Problem description
Output every line of the data exactly as it appears.

Material provided
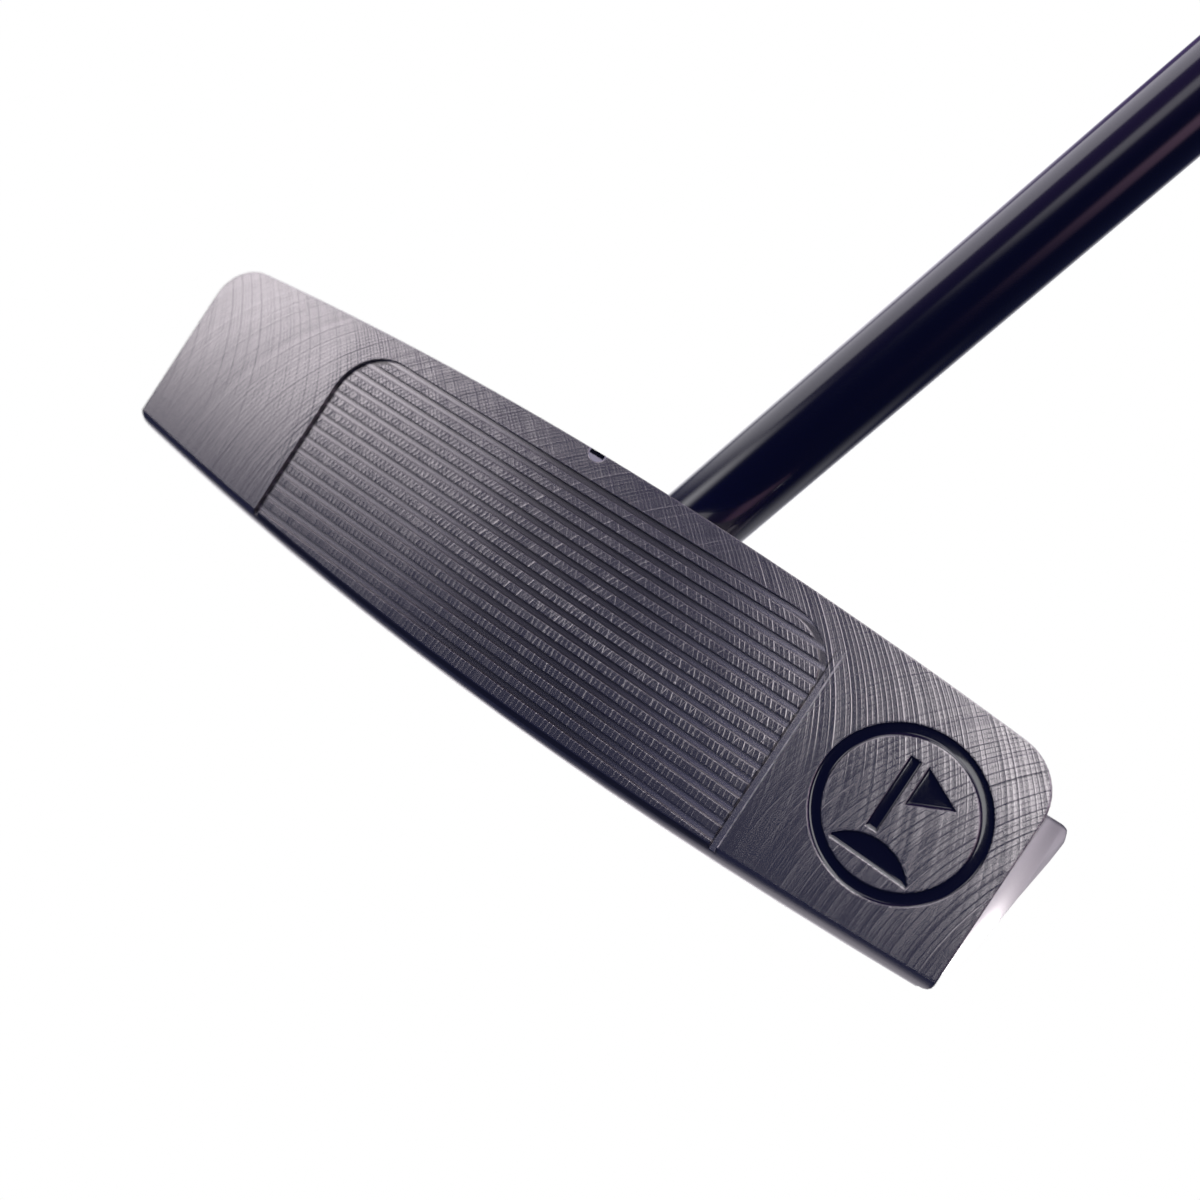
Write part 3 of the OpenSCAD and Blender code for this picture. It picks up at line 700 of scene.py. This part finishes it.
aaz = t.m("ABSOLUTE", az)
E = total([
    box_light(-112, -50, 16, 50, 4, 3, 1.20),          # left softbox
    box_light(-58, -38, 1, 13, 11, 4, 2.6),            # its lower part, nearer and brighter
    box_light(-9, 9, 17, 60, 5, 6, 1.0),               # lamp over the camera
    t.m("MULTIPLY", t.m("MAXIMUM", t.step(az, 150, 172), t.step(az, -165, -140, 1.0, 0.0)), 0.45),      # backdrop
    box_light(-178, -120, -40, 30, 8, 8, 1.0),         # light behind the toe
    t.m("MULTIPLY", t.step(el, 60, 85), 1.2),          # ceiling
    t.m("MULTIPLY", t.m("MULTIPLY", t.band(el, -50, -26, -12, -4), t.step(aaz, 105, 140)), 0.42),   # pale floor behind
])
streak = box_light(58, 79, 2, 50, 6, 8, 1.0)          # faint warm strip on the right
haze = box_light(-150, 110, 22, 60, 12, 14, 1.0)         # weak violet haze high up
lit = t.node("ShaderNodeBackground")
t.put(lit.inputs["Color"], t.vm("ADD", t.vm("ADD", t.vm("SCALE", t.comb(1.0, 0.985, 1.0), scale=E), (0.022, 0.027, 0.070)),
                              t.vm("ADD", t.vm("SCALE", t.comb(0.10, 0.055, 0.16), scale=haze),
                                   t.vm("SCALE", t.comb(0.82, 0.48, 0.66), scale=streak))))
lit.inputs["Strength"].default_value = 1.0
seen = t.node("ShaderNodeBackground")
seen.inputs["Color"].default_value = (1, 1, 1, 1)
seen.inputs["Strength"].default_value = 1.0
lp = t.node("ShaderNodeLightPath")
mixs = t.node("ShaderNodeMixShader")
t.l.new(lp.outputs["Is Camera Ray"], mixs.inputs[0])
t.l.new(lit.outputs[0], mixs.inputs[1])
t.l.new(seen.outputs[0], mixs.inputs[2])
t.l.new(mixs.outputs[0], wout.inputs["Surface"])
sc = bpy.context.scene
sc.view_settings.view_transform = "Standard"
sc.view_settings.look = "None"



def card(name, centre, target, width, height, radiance, colour=(1, 1, 1), receivers=()):
    """Rectangular lamp that lights only the pieces named."""
    la = bpy.data.lights.new(name, "AREA")
    la.shape = "RECTANGLE"
    la.size, la.size_y = width, height
    la.energy = radiance * math.pi * width * height
    la.color = colour
    o = bpy.data.objects.new(name, la)
    sc.collection.objects.link(o)
    o.location = centre
    o.rotation_euler = (Vector(target) - Vector(centre)).to_track_quat("-Z", "Z").to_euler()
    o.visible_camera = False
    if receivers:
        group = bpy.data.collections.new(name + "_receivers")
        for r in receivers:
            group.objects.link(r)
        o.light_linking.receiver_collection = group
    return o


HEAD = [NODES["head_body"]] + [bpy.data.objects[n] for n in (
    "badge_ring_enamel_fine", "badge_flagpole_enamel_fine", "badge_pennant_enamel_fine", "badge_green_enamel_fine")]
FACE_MID = Vector((0.045, -0.012, 0.015))


def toward(az_, el_, dist, base=FACE_MID):
    a, e = math.radians(az_), math.radians(el_)
    return base + Vector((math.sin(a) * math.cos(e), -math.cos(a) * math.cos(e), math.sin(e))) * dist


card("face_lamp", toward(8, 11, 1.0), FACE_MID, 0.38, 0.25, 2.3, receivers=HEAD + [NODES["sight_line_white"]])
card("face_lamp_upper", toward(8, 33, 1.0), FACE_MID, 0.45, 0.40, 0.80, receivers=HEAD + [NODES["sight_line_white"]])
card("face_lamp_side", toward(-8, 16, 1.0), FACE_MID, 0.12, 0.10, 1.4, receivers=HEAD)
card("edge_lamp", toward(2, 56, 1.0), FACE_MID, 0.50, 0.35, 3.0, receivers=HEAD)
CENTRE = Vector((0.0, -0.012, 0.015))
card("toe_card", toward(-47, 33, 3.0, CENTRE), CENTRE, 0.34, 1.75, 1.2, receivers=HEAD)
HEEL = Vector((0.0575, 0.002, 0.010))
card("heel_card", (0.092, 0.030, 0.000), HEEL, 0.060, 0.034, 0.70, (0.98, 0.92, 1.0), receivers=[NODES["head_body"]])
card("heel_near", (0.0668, 0.0040, 0.009), (0.0566, -0.0080, 0.011), 0.005, 0.030, 6.0, receivers=[NODES["head_body"]])

# ---------------------------------------------------------------- camera
F_PX = 1173.517
C = Vector((55.45, -123.02, 23.79)) * 0.001
VIEW = Vector((-0.38208, 0.92212, -0.06070)).normalized()
UP = Vector((-0.51110, -0.15610, 0.84520))
UP = (UP - VIEW * UP.dot(VIEW)).normalized()
RIGHT = VIEW.cross(UP)
cam = bpy.data.cameras.new("camera")
cam.sensor_width = 36.0
cam.lens = F_PX / 1200.0 * 36.0
cam.clip_start = 0.005
cam.clip_end = 20.0
cam.dof.use_dof = True
cam.dof.aperture_fstop = 28.0
focus = bpy.data.objects.new("focus", None)             # in focus from any side
focus.location = C + VIEW * 0.112
sc.collection.objects.link(focus)
cam.dof.focus_object = focus
co = bpy.data.objects.new("camera", cam)
sc.collection.objects.link(co)
co.matrix_world = Matrix((
    (RIGHT.x, UP.x, -VIEW.x, C.x),
    (RIGHT.y, UP.y, -VIEW.y, C.y),
    (RIGHT.z, UP.z, -VIEW.z, C.z),
    (0, 0, 0, 1)))
sc.camera = co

Response
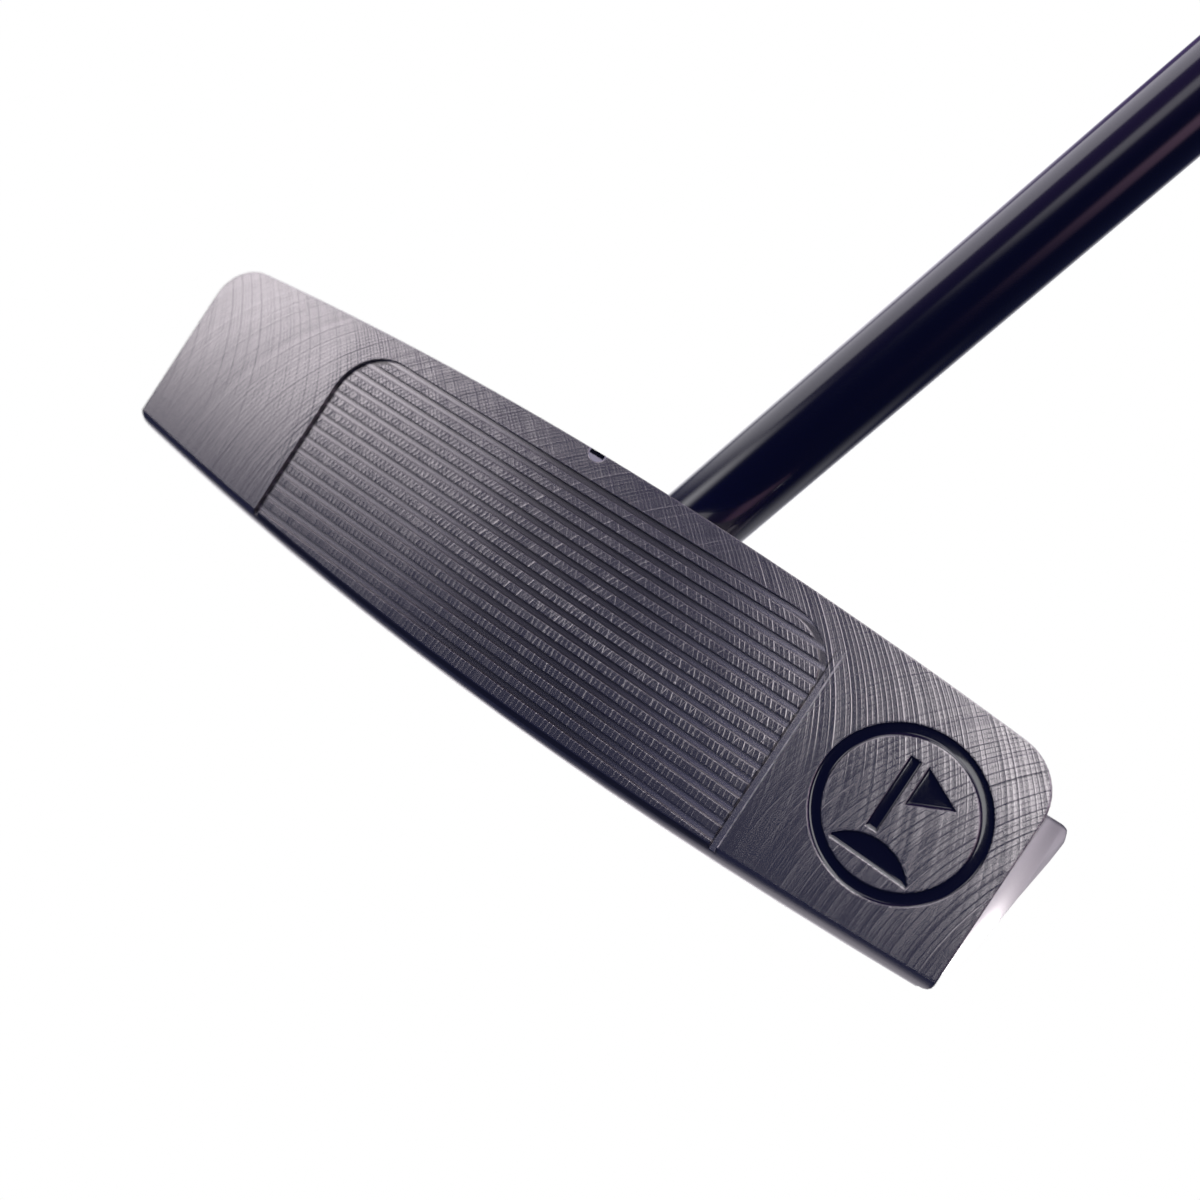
Write part 3 of the OpenSCAD and Blender code for this picture. It picks up at line 700 of scene.py. This part finishes it.
aaz = t.m("ABSOLUTE", az)
E = total([
    box_light(-112, -50, 16, 50, 4, 3, 1.20),          # left softbox
    box_light(-58, -38, 1, 13, 11, 4, 2.6),            # its lower part, nearer and brighter
    box_light(-9, 9, 17, 60, 5, 6, 1.0),               # lamp over the camera
    t.m("MULTIPLY", t.m("MAXIMUM", t.step(az, 150, 172), t.step(az, -165, -140, 1.0, 0.0)), 0.45),      # backdrop
    box_light(-178, -120, -40, 30, 8, 8, 1.0),         # light behind the toe
    t.m("MULTIPLY", t.step(el, 60, 85), 1.2),          # ceiling
    t.m("MULTIPLY", t.m("MULTIPLY", t.band(el, -50, -26, -12, -4), t.step(aaz, 105, 140)), 0.42),   # pale floor behind
])
streak = box_light(58, 79, 2, 50, 6, 8, 1.0)          # faint warm strip on the right
haze = box_light(-150, 110, 22, 60, 12, 14, 1.0)         # weak violet haze high up
lit = t.node("ShaderNodeBackground")
t.put(lit.inputs["Color"], t.vm("ADD", t.vm("ADD", t.vm("SCALE", t.comb(1.0, 0.985, 1.0), scale=E), (0.022, 0.027, 0.070)),
                              t.vm("ADD", t.vm("SCALE", t.comb(0.10, 0.055, 0.16), scale=haze),
                                   t.vm("SCALE", t.comb(0.82, 0.48, 0.66), scale=streak))))
lit.inputs["Strength"].default_value = 1.0
seen = t.node("ShaderNodeBackground")
seen.inputs["Color"].default_value = (1, 1, 1, 1)
seen.inputs["Strength"].default_value = 1.0
lp = t.node("ShaderNodeLightPath")
mixs = t.node("ShaderNodeMixShader")
t.l.new(lp.outputs["Is Camera Ray"], mixs.inputs[0])
t.l.new(lit.outputs[0], mixs.inputs[1])
t.l.new(seen.outputs[0], mixs.inputs[2])
t.l.new(mixs.outputs[0], wout.inputs["Surface"])
sc = bpy.context.scene
sc.view_settings.view_transform = "Standard"
sc.view_settings.look = "None"



def card(name, centre, target, width, height, radiance, colour=(1, 1, 1), receivers=()):
    """Rectangular lamp that lights only the pieces named."""
    la = bpy.data.lights.new(name, "AREA")
    la.shape = "RECTANGLE"
    la.size, la.size_y = width, height
    la.energy = radiance * math.pi * width * height
    la.color = colour
    o = bpy.data.objects.new(name, la)
    sc.collection.objects.link(o)
    o.location = centre
    o.rotation_euler = (Vector(target) - Vector(centre)).to_track_quat("-Z", "Z").to_euler()
    o.visible_camera = False
    if receivers:
        group = bpy.data.collections.new(name + "_receivers")
        for r in receivers:
            group.objects.link(r)
        o.light_linking.receiver_collection = group
    return o


HEAD = [NODES["head_body"]] + [bpy.data.objects[n] for n in (
    "badge_ring_enamel_fine", "badge_flagpole_enamel_fine", "badge_pennant_enamel_fine", "badge_green_enamel_fine")]
FACE_MID = Vector((0.045, -0.012, 0.015))


def toward(az_, el_, dist, base=FACE_MID):
    a, e = math.radians(az_), math.radians(el_)
    return base + Vector((math.sin(a) * math.cos(e), -math.cos(a) * math.cos(e), math.sin(e))) * dist


card("face_lamp", toward(8, 11, 1.0), FACE_MID, 0.38, 0.25, 2.3, receivers=HEAD + [NODES["sight_line_white"]])
card("face_lamp_upper", toward(8, 33, 1.0), FACE_MID, 0.45, 0.40, 0.80, receivers=HEAD + [NODES["sight_line_white"]])
card("face_lamp_side", toward(-8, 16, 1.0), FACE_MID, 0.12, 0.10, 1.4, receivers=HEAD)
card("edge_lamp", toward(2, 56, 1.0), FACE_MID, 0.50, 0.35, 3.0, receivers=HEAD)
CENTRE = Vector((0.0, -0.012, 0.015))
card("toe_card", toward(-47, 33, 3.0, CENTRE), CENTRE, 0.34, 1.75, 1.2, receivers=HEAD)
HEEL = Vector((0.0575, 0.002, 0.010))
card("heel_card", (0.092, 0.030, 0.000), HEEL, 0.060, 0.034, 0.70, (0.98, 0.92, 1.0), receivers=[NODES["head_body"]])
card("heel_near", (0.0668, 0.0040, 0.009), (0.0566, -0.0080, 0.011), 0.005, 0.030, 6.0, receivers=[NODES["head_body"]])

# ---------------------------------------------------------------- camera
F_PX = 1173.517
C = Vector((55.45, -123.02, 23.79)) * 0.001
VIEW = Vector((-0.38208, 0.92212, -0.06070)).normalized()
UP = Vector((-0.51110, -0.15610, 0.84520))
UP = (UP - VIEW * UP.dot(VIEW)).normalized()
RIGHT = VIEW.cross(UP)
cam = bpy.data.cameras.new("camera")
cam.sensor_width = 36.0
cam.lens = F_PX / 1200.0 * 36.0
cam.clip_start = 0.005
cam.clip_end = 20.0
cam.dof.use_dof = True
cam.dof.aperture_fstop = 28.0
focus = bpy.data.objects.new("focus", None)             # in focus from any side
focus.location = C + VIEW * 0.112
sc.collection.objects.link(focus)
cam.dof.focus_object = focus
co = bpy.data.objects.new("camera", cam)
sc.collection.objects.link(co)
co.matrix_world = Matrix((
    (RIGHT.x, UP.x, -VIEW.x, C.x),
    (RIGHT.y, UP.y, -VIEW.y, C.y),
    (RIGHT.z, UP.z, -VIEW.z, C.z),
    (0, 0, 0, 1)))
sc.camera = co